| Goal of the exercise |
Copy out precisely the lines beginning at the line that contains "on the floor" and ending at the line that contains "zip(*points))), Vector(map(max, zip(*points)))", including both.

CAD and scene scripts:
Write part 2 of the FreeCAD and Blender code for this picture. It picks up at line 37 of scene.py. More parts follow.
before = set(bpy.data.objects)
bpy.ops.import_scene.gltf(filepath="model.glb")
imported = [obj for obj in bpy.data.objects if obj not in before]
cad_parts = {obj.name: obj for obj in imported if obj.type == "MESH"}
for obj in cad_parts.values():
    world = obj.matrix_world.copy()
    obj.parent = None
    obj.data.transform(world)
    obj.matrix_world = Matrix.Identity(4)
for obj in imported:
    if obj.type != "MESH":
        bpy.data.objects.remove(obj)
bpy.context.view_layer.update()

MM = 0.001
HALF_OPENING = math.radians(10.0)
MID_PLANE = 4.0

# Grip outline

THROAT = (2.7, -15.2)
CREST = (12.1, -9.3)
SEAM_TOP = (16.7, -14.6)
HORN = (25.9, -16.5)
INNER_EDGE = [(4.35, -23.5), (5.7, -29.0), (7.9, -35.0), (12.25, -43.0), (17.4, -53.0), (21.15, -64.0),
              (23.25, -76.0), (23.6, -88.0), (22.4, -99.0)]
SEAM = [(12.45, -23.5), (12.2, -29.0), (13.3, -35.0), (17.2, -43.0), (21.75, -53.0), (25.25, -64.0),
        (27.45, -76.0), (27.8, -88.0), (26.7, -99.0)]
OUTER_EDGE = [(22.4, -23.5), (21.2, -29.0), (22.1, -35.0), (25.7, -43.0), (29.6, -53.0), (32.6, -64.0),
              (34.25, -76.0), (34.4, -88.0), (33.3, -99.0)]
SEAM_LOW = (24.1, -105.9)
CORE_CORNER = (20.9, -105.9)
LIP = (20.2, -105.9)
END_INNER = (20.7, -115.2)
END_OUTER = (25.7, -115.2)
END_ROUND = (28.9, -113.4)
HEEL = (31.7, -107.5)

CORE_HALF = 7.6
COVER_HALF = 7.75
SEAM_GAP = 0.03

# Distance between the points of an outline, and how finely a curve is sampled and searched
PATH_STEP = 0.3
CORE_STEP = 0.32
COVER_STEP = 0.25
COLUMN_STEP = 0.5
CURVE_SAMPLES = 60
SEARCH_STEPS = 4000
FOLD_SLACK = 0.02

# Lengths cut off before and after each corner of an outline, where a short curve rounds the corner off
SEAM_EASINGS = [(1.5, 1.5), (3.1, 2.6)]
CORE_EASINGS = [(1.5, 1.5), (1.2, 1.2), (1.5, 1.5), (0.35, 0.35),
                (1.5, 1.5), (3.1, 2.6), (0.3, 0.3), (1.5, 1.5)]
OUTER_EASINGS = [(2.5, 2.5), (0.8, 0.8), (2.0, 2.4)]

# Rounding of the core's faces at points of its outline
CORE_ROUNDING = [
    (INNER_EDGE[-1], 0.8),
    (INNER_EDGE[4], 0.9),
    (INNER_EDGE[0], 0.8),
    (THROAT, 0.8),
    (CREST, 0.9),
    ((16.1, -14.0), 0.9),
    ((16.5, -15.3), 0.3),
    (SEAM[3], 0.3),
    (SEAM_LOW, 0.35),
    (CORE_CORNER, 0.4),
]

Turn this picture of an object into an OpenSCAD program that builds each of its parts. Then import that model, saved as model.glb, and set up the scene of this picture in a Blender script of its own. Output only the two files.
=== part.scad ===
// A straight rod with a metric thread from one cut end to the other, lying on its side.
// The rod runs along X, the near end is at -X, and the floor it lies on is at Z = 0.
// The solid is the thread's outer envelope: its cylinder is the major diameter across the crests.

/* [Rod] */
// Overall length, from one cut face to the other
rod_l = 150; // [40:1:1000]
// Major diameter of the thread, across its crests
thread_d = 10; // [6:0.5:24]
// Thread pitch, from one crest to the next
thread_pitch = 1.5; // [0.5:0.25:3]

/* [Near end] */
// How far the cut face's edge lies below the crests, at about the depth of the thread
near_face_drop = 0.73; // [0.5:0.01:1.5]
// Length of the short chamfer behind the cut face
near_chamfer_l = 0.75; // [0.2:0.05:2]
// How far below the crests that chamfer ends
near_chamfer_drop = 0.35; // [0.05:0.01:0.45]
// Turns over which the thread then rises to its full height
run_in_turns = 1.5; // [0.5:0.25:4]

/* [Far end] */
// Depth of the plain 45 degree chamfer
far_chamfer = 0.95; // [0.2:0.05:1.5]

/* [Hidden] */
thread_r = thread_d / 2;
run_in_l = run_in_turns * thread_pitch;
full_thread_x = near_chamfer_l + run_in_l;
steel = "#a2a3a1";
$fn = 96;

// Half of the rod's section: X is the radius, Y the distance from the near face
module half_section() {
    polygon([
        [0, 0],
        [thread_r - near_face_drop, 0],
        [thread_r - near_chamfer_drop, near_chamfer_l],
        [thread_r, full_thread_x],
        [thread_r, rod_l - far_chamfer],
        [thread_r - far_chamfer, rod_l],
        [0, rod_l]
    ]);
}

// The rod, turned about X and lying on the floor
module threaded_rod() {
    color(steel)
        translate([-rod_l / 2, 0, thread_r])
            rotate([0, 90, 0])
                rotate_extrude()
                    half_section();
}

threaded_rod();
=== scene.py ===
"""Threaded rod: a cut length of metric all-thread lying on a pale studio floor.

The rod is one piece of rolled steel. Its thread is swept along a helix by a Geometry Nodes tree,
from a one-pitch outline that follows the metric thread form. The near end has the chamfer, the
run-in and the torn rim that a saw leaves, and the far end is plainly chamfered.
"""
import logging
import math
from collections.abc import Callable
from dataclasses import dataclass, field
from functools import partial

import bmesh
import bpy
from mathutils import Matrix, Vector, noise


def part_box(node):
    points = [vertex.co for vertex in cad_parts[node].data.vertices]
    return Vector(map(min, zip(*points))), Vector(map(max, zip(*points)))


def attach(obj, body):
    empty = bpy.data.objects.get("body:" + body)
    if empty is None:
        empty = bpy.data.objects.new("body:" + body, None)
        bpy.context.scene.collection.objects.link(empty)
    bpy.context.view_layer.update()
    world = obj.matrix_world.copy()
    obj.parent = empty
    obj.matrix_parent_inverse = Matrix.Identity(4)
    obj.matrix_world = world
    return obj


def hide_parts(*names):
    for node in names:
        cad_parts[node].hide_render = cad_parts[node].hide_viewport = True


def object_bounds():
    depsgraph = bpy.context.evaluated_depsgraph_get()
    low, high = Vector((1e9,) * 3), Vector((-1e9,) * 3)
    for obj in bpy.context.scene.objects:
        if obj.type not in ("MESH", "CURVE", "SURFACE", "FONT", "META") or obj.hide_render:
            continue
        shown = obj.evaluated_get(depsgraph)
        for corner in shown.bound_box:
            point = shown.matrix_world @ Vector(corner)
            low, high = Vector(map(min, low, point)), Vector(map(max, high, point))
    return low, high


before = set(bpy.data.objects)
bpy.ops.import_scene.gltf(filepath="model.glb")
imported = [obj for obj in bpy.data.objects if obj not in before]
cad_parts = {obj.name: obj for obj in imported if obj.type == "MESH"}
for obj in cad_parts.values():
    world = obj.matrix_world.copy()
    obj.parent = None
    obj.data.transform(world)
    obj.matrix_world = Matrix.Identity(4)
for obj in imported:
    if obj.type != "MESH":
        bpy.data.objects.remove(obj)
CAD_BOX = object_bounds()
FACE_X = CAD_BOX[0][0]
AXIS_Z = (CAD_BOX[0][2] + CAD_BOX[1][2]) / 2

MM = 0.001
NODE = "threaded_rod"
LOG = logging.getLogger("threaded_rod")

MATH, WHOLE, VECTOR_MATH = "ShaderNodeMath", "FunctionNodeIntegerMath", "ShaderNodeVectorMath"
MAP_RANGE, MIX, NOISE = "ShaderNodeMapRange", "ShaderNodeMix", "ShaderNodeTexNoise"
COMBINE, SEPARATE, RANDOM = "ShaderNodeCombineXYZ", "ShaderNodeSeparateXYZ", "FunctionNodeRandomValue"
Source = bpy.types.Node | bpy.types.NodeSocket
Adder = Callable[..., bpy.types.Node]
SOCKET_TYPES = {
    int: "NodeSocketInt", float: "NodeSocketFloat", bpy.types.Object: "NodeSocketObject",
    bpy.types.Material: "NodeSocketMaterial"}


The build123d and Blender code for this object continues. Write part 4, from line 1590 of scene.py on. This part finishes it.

| Correct result |
// The rod, turned about X and lying on the floor
module threaded_rod() {
    color(steel)
        translate([-rod_l / 2, 0, thread_r])
            rotate([0, 90, 0])
                rotate_extrude()
                    half_section();
}

threaded_rod();
=== scene.py ===
"""Threaded rod: a cut length of metric all-thread lying on a pale studio floor.

The rod is one piece of rolled steel. Its thread is swept along a helix by a Geometry Nodes tree,
from a one-pitch outline that follows the metric thread form. The near end has the chamfer, the
run-in and the torn rim that a saw leaves, and the far end is plainly chamfered.
"""
import logging
import math
from collections.abc import Callable
from dataclasses import dataclass, field
from functools import partial

import bmesh
import bpy
from mathutils import Matrix, Vector, noise


def part_box(node):
    points = [vertex.co for vertex in cad_parts[node].data.vertices]
    return Vector(map(min, zip(*points))), Vector(map(max, zip(*points)))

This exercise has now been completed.